Правда, Федор Семенович Байдин, мужик не злой, покладистый, намекнул, что за одно «спасибо:» такое не делается. Пришлось Анне Анисимовне сбегать в лавку и принести от продавца в долг две поллитровки беленькой. «Пашите, я не возражаю, — великодушно разрешил Федор Семенович, изрядно захмелев. — Только того, не очень-то жадничайте. Дорофей Игнатьевич Караулов, председатель наш, знаете, этого самого не любит».
Герасимовы страдовали на пригорке несколько дней, от восхода до заката солнца. Не так-то легко было кроить стареньким плугом неподатливый, упругий, будто резина, дерн. Налегали на плуг изо всех сил, в четыре руки, чтобы не свалилась спотыкающаяся от натуги, с выпирающими ребрами колхозная лошадь. Но зато какая благодатная земля ложилась в пласты!
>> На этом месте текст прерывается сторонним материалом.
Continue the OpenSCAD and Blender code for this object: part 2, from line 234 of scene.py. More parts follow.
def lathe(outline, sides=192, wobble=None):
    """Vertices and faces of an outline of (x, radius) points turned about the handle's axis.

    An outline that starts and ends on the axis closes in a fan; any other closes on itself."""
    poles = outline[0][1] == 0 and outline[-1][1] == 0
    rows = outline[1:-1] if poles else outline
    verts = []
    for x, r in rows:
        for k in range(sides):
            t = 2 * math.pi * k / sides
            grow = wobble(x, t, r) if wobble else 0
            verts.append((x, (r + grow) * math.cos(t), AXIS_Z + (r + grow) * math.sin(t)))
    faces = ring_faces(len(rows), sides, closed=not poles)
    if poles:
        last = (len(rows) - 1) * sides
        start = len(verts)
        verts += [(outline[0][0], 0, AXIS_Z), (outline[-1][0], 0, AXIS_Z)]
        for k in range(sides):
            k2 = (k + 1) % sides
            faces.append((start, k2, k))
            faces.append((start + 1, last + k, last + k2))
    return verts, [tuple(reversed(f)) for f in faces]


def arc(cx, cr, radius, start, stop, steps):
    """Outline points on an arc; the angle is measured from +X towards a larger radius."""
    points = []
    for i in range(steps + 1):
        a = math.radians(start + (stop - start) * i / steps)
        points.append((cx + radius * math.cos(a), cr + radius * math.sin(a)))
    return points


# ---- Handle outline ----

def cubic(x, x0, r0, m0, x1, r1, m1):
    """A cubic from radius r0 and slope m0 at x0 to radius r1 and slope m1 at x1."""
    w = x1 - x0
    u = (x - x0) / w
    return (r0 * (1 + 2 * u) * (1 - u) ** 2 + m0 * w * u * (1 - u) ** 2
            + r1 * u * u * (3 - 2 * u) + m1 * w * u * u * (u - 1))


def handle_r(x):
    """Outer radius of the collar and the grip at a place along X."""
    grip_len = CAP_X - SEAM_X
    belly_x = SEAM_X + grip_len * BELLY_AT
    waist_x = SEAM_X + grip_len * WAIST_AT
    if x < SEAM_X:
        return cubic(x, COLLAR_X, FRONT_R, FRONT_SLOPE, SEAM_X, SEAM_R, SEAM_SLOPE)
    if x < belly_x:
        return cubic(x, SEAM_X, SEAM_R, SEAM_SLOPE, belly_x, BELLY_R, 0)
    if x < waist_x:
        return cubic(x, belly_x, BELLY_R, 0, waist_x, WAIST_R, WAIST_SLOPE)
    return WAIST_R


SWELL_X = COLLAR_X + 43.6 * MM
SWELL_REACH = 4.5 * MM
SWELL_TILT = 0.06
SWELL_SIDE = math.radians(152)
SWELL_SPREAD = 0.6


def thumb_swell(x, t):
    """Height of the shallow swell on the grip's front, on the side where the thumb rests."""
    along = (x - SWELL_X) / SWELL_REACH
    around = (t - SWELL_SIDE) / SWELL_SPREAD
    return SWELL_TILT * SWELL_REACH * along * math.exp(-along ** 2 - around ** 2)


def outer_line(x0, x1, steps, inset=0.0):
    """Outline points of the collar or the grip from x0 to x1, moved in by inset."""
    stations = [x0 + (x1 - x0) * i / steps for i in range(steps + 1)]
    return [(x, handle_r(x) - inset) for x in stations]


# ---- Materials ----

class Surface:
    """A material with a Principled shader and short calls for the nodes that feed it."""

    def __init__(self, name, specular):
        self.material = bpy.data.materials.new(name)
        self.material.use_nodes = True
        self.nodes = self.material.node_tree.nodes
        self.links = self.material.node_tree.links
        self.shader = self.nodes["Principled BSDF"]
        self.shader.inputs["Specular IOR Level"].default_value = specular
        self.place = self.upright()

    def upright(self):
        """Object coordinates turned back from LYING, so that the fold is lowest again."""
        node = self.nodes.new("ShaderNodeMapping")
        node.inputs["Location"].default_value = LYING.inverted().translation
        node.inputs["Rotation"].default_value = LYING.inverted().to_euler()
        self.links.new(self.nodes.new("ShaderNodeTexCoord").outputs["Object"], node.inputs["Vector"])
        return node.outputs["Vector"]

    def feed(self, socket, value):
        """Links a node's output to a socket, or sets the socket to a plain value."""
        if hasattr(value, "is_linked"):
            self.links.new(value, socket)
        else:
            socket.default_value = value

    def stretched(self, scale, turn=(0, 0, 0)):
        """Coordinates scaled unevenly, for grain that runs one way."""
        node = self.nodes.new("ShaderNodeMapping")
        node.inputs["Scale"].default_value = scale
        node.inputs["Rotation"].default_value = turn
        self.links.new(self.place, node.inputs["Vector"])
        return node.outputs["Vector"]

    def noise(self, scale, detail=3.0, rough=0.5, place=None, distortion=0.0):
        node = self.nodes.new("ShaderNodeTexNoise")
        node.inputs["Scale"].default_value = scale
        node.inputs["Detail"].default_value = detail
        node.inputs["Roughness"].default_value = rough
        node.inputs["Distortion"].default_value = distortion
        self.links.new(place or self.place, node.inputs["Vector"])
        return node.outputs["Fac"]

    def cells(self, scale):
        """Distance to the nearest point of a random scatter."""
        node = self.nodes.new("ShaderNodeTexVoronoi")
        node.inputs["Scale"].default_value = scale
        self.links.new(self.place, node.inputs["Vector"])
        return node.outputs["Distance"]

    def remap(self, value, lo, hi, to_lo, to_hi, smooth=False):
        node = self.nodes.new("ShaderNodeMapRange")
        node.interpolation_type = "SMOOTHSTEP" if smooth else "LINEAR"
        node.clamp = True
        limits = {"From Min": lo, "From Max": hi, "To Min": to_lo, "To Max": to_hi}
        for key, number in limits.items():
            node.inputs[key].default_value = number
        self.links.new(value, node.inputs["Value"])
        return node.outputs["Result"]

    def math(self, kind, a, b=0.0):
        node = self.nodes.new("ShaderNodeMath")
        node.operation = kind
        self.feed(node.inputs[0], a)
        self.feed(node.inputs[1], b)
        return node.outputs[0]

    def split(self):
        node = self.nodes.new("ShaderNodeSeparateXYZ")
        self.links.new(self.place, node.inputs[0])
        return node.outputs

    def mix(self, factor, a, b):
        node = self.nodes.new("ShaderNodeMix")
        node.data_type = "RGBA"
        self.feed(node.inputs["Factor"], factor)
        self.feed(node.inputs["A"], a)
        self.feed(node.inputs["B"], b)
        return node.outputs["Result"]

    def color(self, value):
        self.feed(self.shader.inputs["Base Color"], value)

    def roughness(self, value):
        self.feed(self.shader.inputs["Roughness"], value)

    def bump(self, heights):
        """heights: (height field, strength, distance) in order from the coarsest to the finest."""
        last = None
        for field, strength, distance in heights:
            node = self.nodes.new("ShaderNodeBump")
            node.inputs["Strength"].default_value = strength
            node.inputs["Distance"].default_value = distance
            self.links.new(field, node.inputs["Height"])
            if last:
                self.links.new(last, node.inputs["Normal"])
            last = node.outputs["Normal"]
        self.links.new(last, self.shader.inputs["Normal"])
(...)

— Жить будем! — возбужденно приговаривал Архип Данилович, запуская руки по самый локоть в жирный, прохладный чернозем.
Пока мерин, благодарно кося глазом на неожиданно подобревших пахарей, хрумкал мешанкой из измельченного лугового сена и ржаных отрубей, Архип Данилович и Анна Анисимовна пристально глядели на дальнюю лесополосу, тянущуюся по низине. Над ней стлался дым, и под этой курчавой, быстро тающей завесой, оглашая леса и долы протяжными гудками, катили на станцию пассажирские и товарные составы.
Сама станция с пригорка не просматривалась, закрывал ее выступ густого соснового леса. Но Герасимовы мысленно видели и людный перрон, и рыночный ряд чуть в стороне, где бойко шла торговля свежими и малосольными огурцами, помидорами с ярко-красной прозрачной кожицей, вареной рассыпчатой картошкой… Зажигаясь небывалой радостью, снова ворошили руками ждущую семян, мягко взбитую землю, прикидывали, что урожая с нового огорода хватит не на одну сотню пассажиров, а тот народ не жадный, не торгуется, берет огурцы и картошку не штучками — тарелками и авоськами.
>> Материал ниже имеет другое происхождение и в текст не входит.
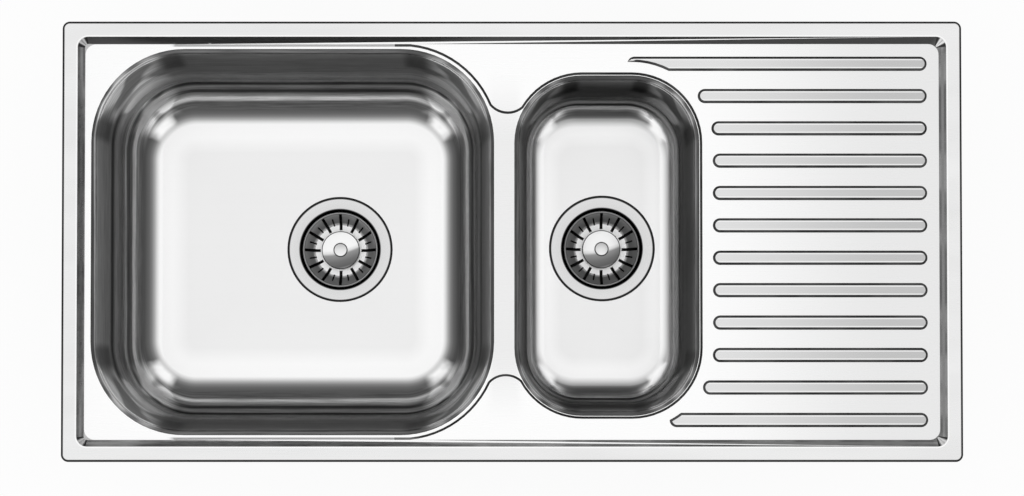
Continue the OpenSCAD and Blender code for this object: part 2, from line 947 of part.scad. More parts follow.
// A folded claw: a plate with a turned-up toothed end, and a turned-up heel
module claw(i) {
    heel_in = screw_in + 7;
    tooth_n = 4;
    tooth = claw_w / tooth_n;
    color("darkgray")
        at_clip(i)
            difference() {
                translate([-claw_w / 2, 0, 0])
                    rotate([90, 0, 90])
                        linear_extrude(claw_w) {
                            translate([claw_out + clip_t + 1, claw_low])
                                square([heel_in - claw_out - clip_t * 2 - 2, clip_t]);
                            translate([claw_out + clip_t + 1, claw_low + clip_t + 1])
                                rotate(180)
                                    bend(clip_t + 1, clip_t);
                            translate([claw_out, claw_low + clip_t + 1])
                                square([clip_t, claw_h - 1]);
                            translate([heel_in - clip_t - 1, claw_low + clip_t + 1])
                                rotate(270)
                                    bend(clip_t + 1, clip_t);
                            translate([heel_in - clip_t, claw_low + clip_t + 1])
                                square([clip_t, claw_h / 2]);
                        }
                translate([0, screw_in, claw_low - over])
                    cylinder(h = clip_t + 2 * over, r = screw_r + side_gap);
                translate([0, claw_out + clip_t + over, 0])
                    rotate([90, 0, 0])
                        linear_extrude(clip_t + 2 * over)
                            for (k = [1 : tooth_n - 1])
                                translate([k * tooth - claw_w / 2, -worktop_t])
                                    polygon([[-tooth / 3, over], [0, -tooth / 2], [tooth / 3, over]]);
            }
}

// A clip's screw: plain shank, and a domed head with a cross slot below the claw
module claw_screw(i) {
    cap_top = claw_low - cap_gap;
    color("silver")
        at_clip(i)
            translate([0, screw_in, 0]) {
                translate([0, 0, cap_top])
                    cylinder(h = screw_top - cap_top, r = screw_r);
                difference() {
                    translate([0, 0, cap_top - screw_cap_h])
                        rotate_extrude()
                            polygon([
                                [0, 0],
                                [screw_cap_r - 1.5, 0],
                                [screw_cap_r, 1.5],
                                [screw_cap_r, screw_cap_h],
                                [0, screw_cap_h]
                            ]);
                    for (turn = [0, 90])
                        rotate([0, 0, turn])
                            translate([-3, -0.5, cap_top - screw_cap_h - over])
                                cube([6, 1, over + 1.8]);
                }
            }
}

// Damping pads under the bowls' floors, clear of the wastes
module main_sound_pad() {
    color("dimgray")
        translate([
            main_waste_x - recess_r - main_pad_gap - main_pad_l / 2,
            0,
            main_floor_z - sheet_t - pad_t
        ])
            linear_extrude(pad_t)
                round_rect(main_pad_l, main_pad_w, pad_r);
}

module half_sound_pad() {
    color("dimgray")
        translate([
            half_x,
            recess_r + half_pad_gap + half_pad_w / 2,
            half_floor_z - sheet_t - pad_t
        ])
            linear_extrude(pad_t)
                round_rect(half_pad_l, half_pad_w, pad_r);
}

deck();
main_bowl();
half_bowl();
rim_seal();
fixing_rails();
main_sound_pad();
half_sound_pad();
at_main_waste() waste_flange();  // main_waste_flange
at_half_waste() waste_flange();  // half_waste_flange
at_main_waste() flange_gasket();  // main_flange_gasket
at_half_waste() flange_gasket();  // half_flange_gasket
at_main_waste() body_gasket();  // main_body_gasket
at_half_waste() body_gasket();  // half_body_gasket
at_main_waste() waste_body();  // main_waste_body
at_half_waste() waste_body();  // half_waste_body
at_main_waste() clamp_screw();  // main_clamp_screw
at_half_waste() clamp_screw();  // half_clamp_screw
at_main_waste() basket();  // main_basket
at_half_waste() basket();  // half_basket
at_main_waste() stopper();  // main_stopper
at_half_waste() stopper();  // half_stopper
at_main_waste() knob();  // main_knob
at_half_waste() knob();  // half_knob
at_main_waste() knob_pin();  // main_knob_pin
at_half_waste() knob_pin();  // half_knob_pin
clip_hooks();
claw(0);  // claw_1
claw(1);  // claw_2
claw(2);  // claw_3
claw(3);  // claw_4
claw(4);  // claw_5
claw(5);  // claw_6
claw_screw(0);  // claw_screw_1
claw_screw(1);  // claw_screw_2
claw_screw(2);  // claw_screw_3
claw_screw(3);  // claw_screw_4
claw_screw(4);  // claw_screw_5
claw_screw(5);  // claw_screw_6
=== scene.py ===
# %% [markdown]
# A steel kitchen sink with one and a half bowls
#
# The shapes of this sink were made in a solid modeller and packed as a fixed frame.
# This lesson dresses that frame: it lights it, sets the camera and gives each piece
# the finish of the real one, with much of the steel's reflections and shade painted into
# its colour. Steel is mostly finish, so most cells build shader nodes.

import math

import bmesh
import bpy
from mathutils import Matrix, Vector


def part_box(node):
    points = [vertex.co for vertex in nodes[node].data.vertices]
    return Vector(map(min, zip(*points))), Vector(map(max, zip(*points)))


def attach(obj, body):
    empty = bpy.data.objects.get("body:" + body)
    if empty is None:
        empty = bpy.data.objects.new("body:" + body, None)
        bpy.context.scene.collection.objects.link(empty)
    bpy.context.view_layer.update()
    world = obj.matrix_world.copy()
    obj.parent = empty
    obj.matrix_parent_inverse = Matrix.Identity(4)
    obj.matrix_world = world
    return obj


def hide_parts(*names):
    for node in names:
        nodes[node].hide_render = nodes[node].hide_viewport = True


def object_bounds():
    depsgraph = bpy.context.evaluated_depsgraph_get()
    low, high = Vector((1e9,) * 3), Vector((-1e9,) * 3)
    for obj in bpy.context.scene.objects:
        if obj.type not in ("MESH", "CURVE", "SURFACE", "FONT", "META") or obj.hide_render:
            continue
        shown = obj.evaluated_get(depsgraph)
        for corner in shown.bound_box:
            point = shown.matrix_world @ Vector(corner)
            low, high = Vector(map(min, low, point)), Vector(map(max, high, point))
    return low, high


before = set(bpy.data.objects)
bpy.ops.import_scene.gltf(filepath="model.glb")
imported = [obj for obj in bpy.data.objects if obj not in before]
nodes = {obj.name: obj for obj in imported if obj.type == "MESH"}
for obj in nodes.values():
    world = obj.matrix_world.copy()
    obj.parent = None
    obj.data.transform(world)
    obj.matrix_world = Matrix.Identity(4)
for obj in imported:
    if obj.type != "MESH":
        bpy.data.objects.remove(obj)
cad_low, cad_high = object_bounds()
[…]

Войдя в азарт, позабыв о наказе бригадира не жадничать, Архип Данилович и Анна Анисимовна распахали всю целину на пологом склоне, который спускался к березовому колку и был почти скрыт от глаз марьяновцев пригорком. Набралось соток сорок, а то и с лишком. Своей картошки для посадки, конечно, не хватило, назанимали у односельчан, пообещав возвратить осенью долг в полуторном-двойном размере. Архип Данилович все лето, урывками, когда находилась свободная лошадка, возил на пригорок тонкие гибкие ивы, которые густо разрослись поодаль от деревни, по берегам Селиванки. Вокруг шири, засаженной огородной всячиной, поднялся плотный зеленый плетень метровой высоты.
Хлопот в новом огороде было столько, что Анна Анисимовна не смогла выйти даже на покос. Днем и ночью стерегла она по очереди с сыном Степаном грядки от набега марьяновских рябятишек. Потом до поздней осени носила на станцию, до которой было час с небольшим ходьбы, огурцы, помидоры, морковь, лук, редис. И картошка уродилась на редкость кучная и ядреная. Герасимовы по совести рассчитались со всеми в Марьяновке, у кого брали семена на посадку. А весной, когда цены на картошку подскочили, отвезли в областной город на базар тридцать мешков отборного «лорха».
— Зажили вы! — одобрительно гудел Федор Семенович каждый раз, когда заходил в повеселевшую избу Герасимовых.
— Не жалуемся, — степенно отвечал Архип Данилович, поглаживая недавно отпущенные усы и протягивая бригадиру распечатанную пачку «Севера» или «Прибоя».
— Посиди, Семеныч, я мигом возвернусь, — улыбалась Анна Анисимовна, надевала плюшевый жакет и торопко уходила в лавку.
А следом за ней, с любопытством озираясь на бригадира и небрежно накинув на плечи синее пальто с темным меховым воротником, выбегал на заснеженную улицу школьник Степан.
Охотно навещал Герасимовых и сосед, Аристарх Петрович Зырянов, все в том же полинялом кителе с медалью, в яловых сапогах с подковками.
— Как настроеньице? — спрашивал с порога. — Полегчало малость?
Его встречали особенно радушно. Усаживали на самое лучшее место за столом, у окна. Анна Анисимовна, суетясь, разогревала самовар, жарила на сковороде мясо с картошкой. Из сундука вытаскивала бутылку «Московской». Но от водки Зырянов всегда отказывался, ссылаясь на болезнь желудка и запрет врачей. Только махрой дымил пуще прежнего.
— Не далеко ходить к огороду? — интересовался Зырянов. — Пожалуй, туда и обратно версты три наберется.